WORKING TIME: Business travel time and effective working time.
Effective working time corresponds to “the time during which the employee is at the disposal of the employer and complies with his instructions without being able to freely attend his personal affairs” (Art. L.3121-1 of the Labor Code). The “business travel time to get to the place of performance of the employment contract” is not considered as effective working time (Art. L.3121-4 of the Labor Code). In this case, an itinerant employee had requested the payment of extra hours, considering that the travel time between his home and the site of the first and last clients constituted effective working time. The Court of Appeal dismissed his claims and held that all of the counted travel time should be considered as business travel time, and that the employee was not at the permanent disposal of the employer prior to his departure in that he had a certain autonomy in the organization of his work. In a decision of 1 March 2023, the Cour de cassation quashed the decision of the Court of Appeal, by emphasizing that the latter had “found that the employee was subject to a provisional schedule for the maintenance operations and that, to carry out these operations, he used a service vehicle and was required to transport spare parts ordered by clients“, thus meeting the definition of effective working time provided for at Article L.3121-1 of the Labor Code. In this case, the disputed times were not to fall within the scope of article L.3121-4 of the same code (Cass. soc., 1 March 2023, No. 21-12.068).
PROOF OF PAY INEQUALITY: A female employee is entitled to obtain from the employer communication of the pay slips of male colleagues.
As a reminder, Article 145 of the code of civil procedure enables any interested party to request measures of instruction “if there is a legitimate reason to preserve or establish before any trial the proof of facts on which the solution of a dispute could depend “. In this case, an employee considered that she had suffered pay inequality compared to male colleagues occupying or having occupied positions comparable to hers. She had therefore referred her case to the formation of summary proceedings of the labor court to obtain, on the basis of the aforementioned article, communication of elements of comparison held by her two successive employers. The Court of Appeal had considered that the employee was justified in “obtaining communication of the pay slips of eight other employees occupying positions of a level comparable to hers in managerial, commercial or market functions, with concealment of personal data with the exception of the last names and first names, of the conventional classification, of the detailed monthly remuneration and the cumulative total gross remuneration per calendar year”. The Cour de cassation confirmed this decision, noting that the infringement on other employees’ privacy was essential to the exercise of the right to evidence and proportionate to the aim sought, “i.e. the defense of the legitimate interest of the employee to equal treatment between men and women in matters of employment and work” (Cass. soc., 8 March 2023, No. 21-12.492).
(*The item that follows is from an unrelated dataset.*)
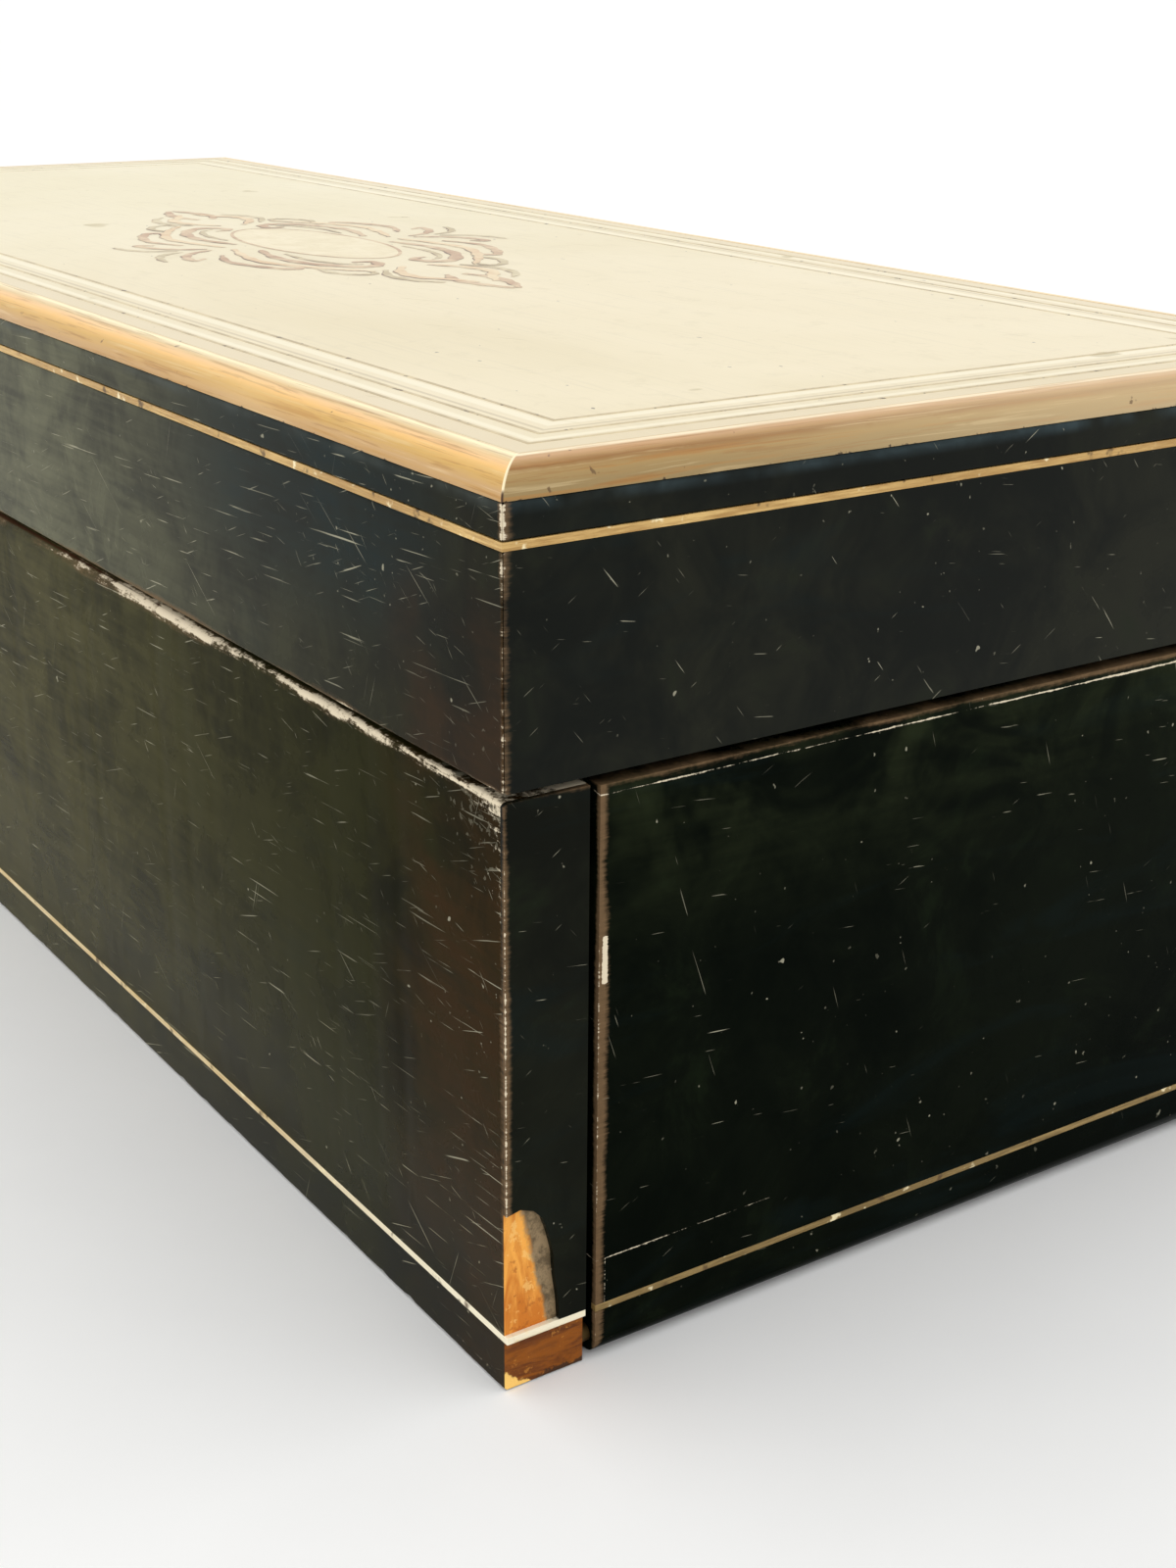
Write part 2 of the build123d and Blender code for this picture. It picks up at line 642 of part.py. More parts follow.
cheek_x0 = -147.0
far_x0 = -180.0
cheek_thick = 3.0
cheek_y0 = worm_y - 6
cheek_y1 = arbor1_y + 7
foot_top = bed_top + 4.5
cock_top = arbor1_z + 7.0
post_top = 84.0                     # holds the worm's upper pivot
thin_r = 1.2                        # arbors of the governor
cock_screw_r = 1.6
cock = block(cheek_x0, cheek_x0 + cheek_thick, arbor2_y - 5, cheek_y1, bed_top, cock_top)
cock += block(far_x0, far_x0 + cheek_thick, cheek_y0, cheek_y1, bed_top, cock_top)
cock += block(far_x0, cheek_x0 + cheek_thick, cheek_y0, cheek_y1, bed_top, foot_top)
cock += block(far_x0, far_x0 + cheek_thick, cheek_y0, worm_y + 6, arbor1_z, post_top)
cock += block(far_x0, worm_x + 5, worm_y - 4, worm_y + 4, post_top - 4, post_top)
for y, z in ((arbor1_y, arbor1_z), (arbor2_y, arbor2_z)):
    cock -= rod_x(thin_r + running, far_x0 - 1, cheek_x0 + cheek_thick + 1, y, z)
cock -= rod_z(thin_r + running, bed_top + 1, post_top + 1, worm_x, worm_y)
governor_screws = []
for x, y in ((-170, arbor1_y), (-153, arbor1_y), (-153, worm_y)):
    cock -= rod_z(cock_screw_r, bed_top, foot_top + 1, x, y)
    bedplate -= rod_z(cock_screw_r, bed_low, bed_top, x, y)
    governor_screws.append(screw_z(cock_screw_r, 2.8, bed_low, foot_top, foot_top + 1.8, x, y))
save(cock, "governor_frame")
save(group(governor_screws), "governor_screws")

arbor_x0 = far_x0 + 0.5
pinion1_x0 = -143.2
pinion1_x1 = -138.0
wheel1_x0 = -156.0
wheel1_x1 = -154.0
half_step0 = 180.0 / pinion1_teeth
pinion1 = gear(pinion1_teeth, train0_module, pinion1_x0, pinion1_x1, arbor1_y, arbor1_z,
               train0_angle + 180 + half_step0)
pinion1 += rod_x(thin_r, arbor_x0, pinion1_x1, arbor1_y, arbor1_z)
wheel1 = gear(wheel1_teeth, train1_module, wheel1_x0, wheel1_x1, arbor1_y, arbor1_z, 180.0)
wheel1 -= rod_x(thin_r, wheel1_x0 - 1, wheel1_x1 + 1, arbor1_y, arbor1_z)
save(group([pinion1, wheel1]), "first_wheel_and_pinion")

half_step1 = 180.0 / pinion2_teeth
pinion2 = gear(pinion2_teeth, train1_module, wheel1_x0 - 1, wheel1_x1 + 1, arbor2_y, arbor2_z, half_step1)
pinion2 += rod_x(thin_r, arbor_x0, cheek_x0 + cheek_thick - 0.5, arbor2_y, arbor2_z)
wheel2_half = 0.8
wheel2 = gear(wheel2_teeth, worm_module, worm_x - wheel2_half, worm_x + wheel2_half,
              arbor2_y, arbor2_z, 180.0)
wheel2 -= rod_x(thin_r, worm_x - 2, worm_x + 2, arbor2_y, arbor2_z)
save(group([pinion2, wheel2]), "second_wheel_and_pinion")

worm_lead = math.pi * worm_module
worm_core_r = 2.1
worm_turns = 5
thread_low = arbor2_z - worm_lead * worm_turns / 2
thread_path = Helix(worm_lead, worm_lead * worm_turns, worm_core_r)
thread_face = Plane.XZ * make_face(Polyline(
    (worm_core_r - 0.3, -0.62), (worm_pitch_r + 0.55, -0.22),
    (worm_pitch_r + 0.55, 0.22), (worm_core_r - 0.3, 0.62), close=True))
thread = sweep(thread_face, path=thread_path, is_frenet=True)
worm = rod_z(worm_core_r, thread_low - 1.5, arbor2_z + worm_lead * worm_turns / 2 + 1.5, worm_x, worm_y)
worm += rod_z(thin_r, bed_top + 1.2, post_top - 0.5, worm_x, worm_y)
worm += Pos(worm_x, worm_y, thread_low) * Rot(0, 0, 90) * thread
save(worm, "governor_worm")

fan_low = 62.0
fan_high = 77.0
fan_reach = 9.0
fan = block(worm_x - fan_reach, worm_x + fan_reach, worm_y - 0.4, worm_y + 0.4, fan_low, fan_high)
fan += rod_z(2.2, fan_low, fan_high, worm_x, worm_y)
fan -= rod_z(thin_r, fan_low - 1, fan_high + 1, worm_x, worm_y)
save(fan, "governor_fan")

# ---- control levers in the flap's recess --------------------------------

partition_x0 = 198.0
partition_x1 = 206.0
partition_top = 90.0
lever_ys = (20.0, 37.0, 54.0)
lever_z = 60.0
lever_thick = 2.4
lever_pivot_x = 186.0
lever_half = 2.0
lever_x0 = 177.0
lever_x1 = 214.0
lever_screw_r = 2.0
slot_half_y = 6.4
slot_half_z = 3.5
partition = block(partition_x0, partition_x1, -inner_y, inner_y, floor_top, partition_top)
partition -= rod_x(7, partition_x0 - 1, partition_x1 + 1, barrel_y, barrel_z)
for y in lever_ys:
    partition -= block(partition_x0 - 1, partition_x1 + 1, y - slot_half_y, y + slot_half_y,
                       lever_z - slot_half_z, lever_z + slot_half_z)
save(partition, "inner_end_board")

bracket_top = lever_z - lever_thick / 2 - 0.3
bracket_x0 = lever_pivot_x - 6.0
bracket_x1 = lever_pivot_x + 6.0
bracket = block(bracket_x0, bracket_x1, 14, 60, bed_top, bracket_top)
bracket -= block(bracket_x0 - 1, bracket_x1 + 1, 24, 50, bed_top + 6, bracket_top - 6)
lever_screws = []
for y in lever_ys:
    bracket -= rod_z(lever_screw_r, bracket_top - 5, bracket_top + 1, lever_pivot_x, y)
    lever_screws.append(screw_z(lever_screw_r, 3.4, bracket_top - 5, lever_z + 1.5, lever_z + 3.3,
                                lever_pivot_x, y))
save(bracket, "lever_bracket")
save(group(lever_screws), "lever_screws")
save(bedplate, "bedplate")

for y, node in zip(lever_ys, ("start_stop_lever", "change_repeat_lever", "instant_stop_lever")):
    z0 = lever_z - lever_thick / 2
    z1 = lever_z + lever_thick / 2
    lever = block(lever_x0, lever_x1, y - lever_half, y + lever_half, z0, z1)
    lever += rod_z(3.6, z0, z1, lever_pivot_x, y)
    lever += rod_z(3.0, z0 - 1.2, z1 + 1.2, lever_x1 + 0.5, y)
    lever -= rod_z(lever_screw_r + running, z0 - 1, z1 + 1, lever_pivot_x, y)
    save(lever, node)

save(group([
    screw_z(bed_screw_r, 4.5, floor_top + 0.5, bed_top, bed_top + 2.6, x, y) for x, y in bed_screw_at
]), "bedplate_screws")

# ---- winding key, kept in the recess ------------------------------------

key_x = 213.0
key_z = floor_top + 12.5
key_y0 = -40.0
key_r = 4.6
tube_long = 34.0
socket_half = square / 2 + 0.1
bow_thick = 3.6
key_tube = rod_y(key_r, key_y0, key_y0 + tube_long, key_x, key_z)
key_tube -= block(key_x - socket_half, key_x + socket_half, key_y0 - 1, key_y0 + 20,
                  key_z - socket_half, key_z + socket_half)
bow_ring = Plane.YZ * (Ellipse(16, 12) - Ellipse(11, 7))
bow = Pos(key_x - bow_thick / 2, key_y0 + tube_long + 14, key_z) * extrude(bow_ring, amount=bow_thick)
save(key_tube + bow, "winding_key")
cradle = block(partition_x1, key_x + 5, key_y0 + 8, key_y0 + 20, floor_top, key_z)
cradle -= rod_y(key_r, key_y0, key_y0 + 30, key_x, key_z)
save(cradle, "key_cradle")
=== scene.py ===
import math
import random

import bmesh
import bpy
from mathutils import Matrix, Vector, noise


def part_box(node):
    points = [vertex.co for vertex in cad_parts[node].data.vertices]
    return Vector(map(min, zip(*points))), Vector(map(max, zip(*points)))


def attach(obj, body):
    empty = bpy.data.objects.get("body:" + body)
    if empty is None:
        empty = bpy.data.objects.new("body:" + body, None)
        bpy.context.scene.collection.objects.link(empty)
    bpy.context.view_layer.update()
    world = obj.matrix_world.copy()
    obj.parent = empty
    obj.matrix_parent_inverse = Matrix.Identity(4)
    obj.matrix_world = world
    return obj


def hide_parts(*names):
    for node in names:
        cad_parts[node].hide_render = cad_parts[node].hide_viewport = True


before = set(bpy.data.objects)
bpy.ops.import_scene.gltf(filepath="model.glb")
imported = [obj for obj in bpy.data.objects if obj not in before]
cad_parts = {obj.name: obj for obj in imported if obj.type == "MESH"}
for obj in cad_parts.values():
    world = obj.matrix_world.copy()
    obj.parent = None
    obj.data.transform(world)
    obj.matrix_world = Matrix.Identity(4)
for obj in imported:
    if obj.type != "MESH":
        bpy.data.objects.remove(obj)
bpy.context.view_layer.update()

# ---------------------------------------------------------------------------
# Front board, 14 mm: softwood faced with black french-polished veneer.  Its top
# front edge is rubbed, with a painted highlight laid along it, the corners are
# bruised, and the veneer has come away from the foot of its right-hand end so
# that the bare orange wood shows.
# ---------------------------------------------------------------------------

MM = 0.001
half_long, half_deep = 232.5, 91.0      # half the case's length and depth, in mm
base_top, lid_foot = 94.2, 95.4         # heights where the base ends and the lid starts


def paint(red, green, blue):
    """A colour given 0 to 255, for a shader."""
    tint = []
    for part in (red, green, blue):
        part = part / 255
        tint.append(part / 12.92 if part < 0.04045 else ((part + 0.055) / 1.055) ** 2.4)
    return (tint[0], tint[1], tint[2], 1.0)


class Wire:
    """One socket of a finish, ready for ordinary sums."""

    def __init__(self, finish, socket):
        self.finish = finish
        self.socket = socket

    def sum(self, operation, first, second=0.5):
        settings = {"operation": operation}
        return self.finish.node("ShaderNodeMath", settings, {0: first, 1: second})

    def __add__(self, other):
        return self.sum("ADD", self, other)

    def __radd__(self, other):
        return self.sum("ADD", other, self)

    def __sub__(self, other):
        return self.sum("SUBTRACT", self, other)

    def __rsub__(self, other):
        return self.sum("SUBTRACT", other, self)

    def __mul__(self, other):
        return self.sum("MULTIPLY", self, other)

    def __rmul__(self, other):
        return self.sum("MULTIPLY", other, self)

    def __truediv__(self, other):
        return self.sum("DIVIDE", self, other)

    def __abs__(self):
        return self.sum("ABSOLUTE", self)

    def least(self, other):
        return self.sum("MINIMUM", self, other)

    def most(self, other):
        return self.sum("MAXIMUM", self, other)

    def rise(self, low, high):
        """0 below low, 1 above high, eased between."""
        settings = {"interpolation_type": "SMOOTHSTEP"}
        return self.finish.node("ShaderNodeMapRange", settings, {0: self, 1: low, 2: high})

    def fall(self, low, high):
        return 1 - self.rise(low, high)


class Finish:
    """One material: its surface shader and the nodes that colour it."""

    def __init__(self, name, **constants):
        self.material = bpy.data.materials.new(name)
        self.material.use_nodes = True
        self.tree = self.material.node_tree
        self.tree.nodes.clear()
        self.surface = self.tree.nodes.new("ShaderNodeBsdfPrincipled")
        output = self.tree.nodes.new("ShaderNodeOutputMaterial")
        self.tree.links.new(self.surface.outputs[0], output.inputs[0])
        for socket, value in constants.items():
            self.surface.inputs[socket.replace("_", " ")].default_value = value
        self.place = self.node("ShaderNodeTexCoord", {}, {}, "Object")
        self.x = self.part_of(0)
        self.y = self.part_of(1)
        self.z = self.part_of(2)

    def node(self, kind, settings, sockets, output=0):
        made = self.tree.nodes.new(kind)
        for setting, value in settings.items():
            if setting == "stops":
                ramp = made.color_ramp
                while len(ramp.elements) < len(value):
                    ramp.elements.new(0.5)
                for element, (position, colour) in zip(ramp.elements, value):
                    element.position = position
                    element.color = colour
            else:
                setattr(made, setting, value)
        for socket, value in sockets.items():
            if isinstance(value, Wire):
                self.tree.links.new(value.socket, made.inputs[socket])
            else:
                made.inputs[socket].default_value = value
        return Wire(self, made.outputs[output])

    def part_of(self, axis):
        """One coordinate of the place on the object, in millimetres."""
        return self.node("ShaderNodeSeparateXYZ", {}, {0: self.place}, axis) * 1000

    def stretched(self, scale, turn=(0, 0, 0)):
        """The place, turned and then scaled, in turns per metre."""
        turned = self.node("ShaderNodeMapping", {}, {"Vector": self.place, "Rotation": turn})
        return self.node("ShaderNodeMapping", {}, {"Vector": turned, "Scale": scale})

    def cloud(self, scale, detail=3.0, roughness=0.55, twist=0.0, turn=(0, 0, 0)):
        """Soft noise.  scale is a number, or three for a stretched grain."""
        sizes = scale if isinstance(scale, tuple) else (scale, scale, scale)
        sockets = {
            "Vector": self.stretched(sizes, turn),
            "Scale": 1.0,
            "Detail": detail,
            "Roughness": roughness,
            "Distortion": twist,
        }
        return self.node("ShaderNodeTexNoise", {}, sockets)

    def blend(self, factor, first, second):
        settings = {"data_type": "RGBA"}
        return self.node("ShaderNodeMix", settings, {0: factor, 6: first, 7: second}, 2)

    def ramp(self, value, stops):
        return self.node("ShaderNodeValToRGB", {"stops": stops}, {0: value})

    def set(self, colour, roughness=None, height=None, strength=0.3, reach=0.0002):
        """Feeds the surface its colour, roughness and bump."""
        inputs = self.surface.inputs
        self.tree.links.new(colour.socket, inputs["Base Color"])
        if roughness is not None:
            self.tree.links.new(roughness.socket, inputs["Roughness"])
        if height is not None:
            sockets = {"Height": height, "Strength": strength, "Distance": reach}
            bump = self.node("ShaderNodeBump", {}, sockets)
            self.tree.links.new(bump.socket, inputs["Normal"])
        return self.material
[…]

CONVERSION OF A CDD (FIXED-TERM CONTRACT): Clarifications on the indemnity consequences of a conversion of a CDD into a CDI (permanent contract).
An employee may obtain, before the labor court, the conversion of his fixed-term employment contract into a permanent contract, which allows him to benefit from certain rights. Through the retroactive effect of this conversion, the employee must be placed in the situation of a permanent employee of the company. The calculation of the various indemnities must therefore fully take into account the effects of the contractual conversion. In this case, three employees had requested the labor court to grant them the conversion of their CDD into a CDI. The Cour de cassation specifies, in three decisions of 8 February 2023, the rules relating to the calculation of the indemnities that may be received by the employee in the event of a conversion. It asserts, firstly, that the amount of the conversion indemnity provided for at Article L.1245-2 of the Labor Code must be calculated according to the average of the monthly salary due under the contract in the last state of the employment relationship before referral to the labor court. This average must be determined with regard to all the salary elements, including when they have a periodicity greater than a month. With regard to back pays, the Cour de cassation considers that the sums that may have been paid to the employee, intended to compensate for the situation in which he was placed because of his fixed-term contract, remain with him, notwithstanding a subsequent conversion into a permanent contract. As a result, the employee can claim payment of the specific premiums due to the employee under a permanent contract. The Cour de cassation also approves the judges of appeal in that they have, to calculate the amount of the compensation for dismissal without real and serious cause, taken into account the sums received by the employee in respect of the gross base salary which were definitively due to him, and this in exact application of Article L.1235-3 of the Labor Code. In addition, the same must be done to calculate the amount of the conventional severance pay. Finally, the compensation in lieu of notice must be calculated with regard to the sums that the employee would have received in application of the status of permanent worker which had been recognized for him, which implies to base its calculation on the reconstituted theoretical salary corresponding to the CDI (Cass. Soc., 8 Feb. 2023, No. 21-16.824, No. 21-10.270, No. 21-17.971).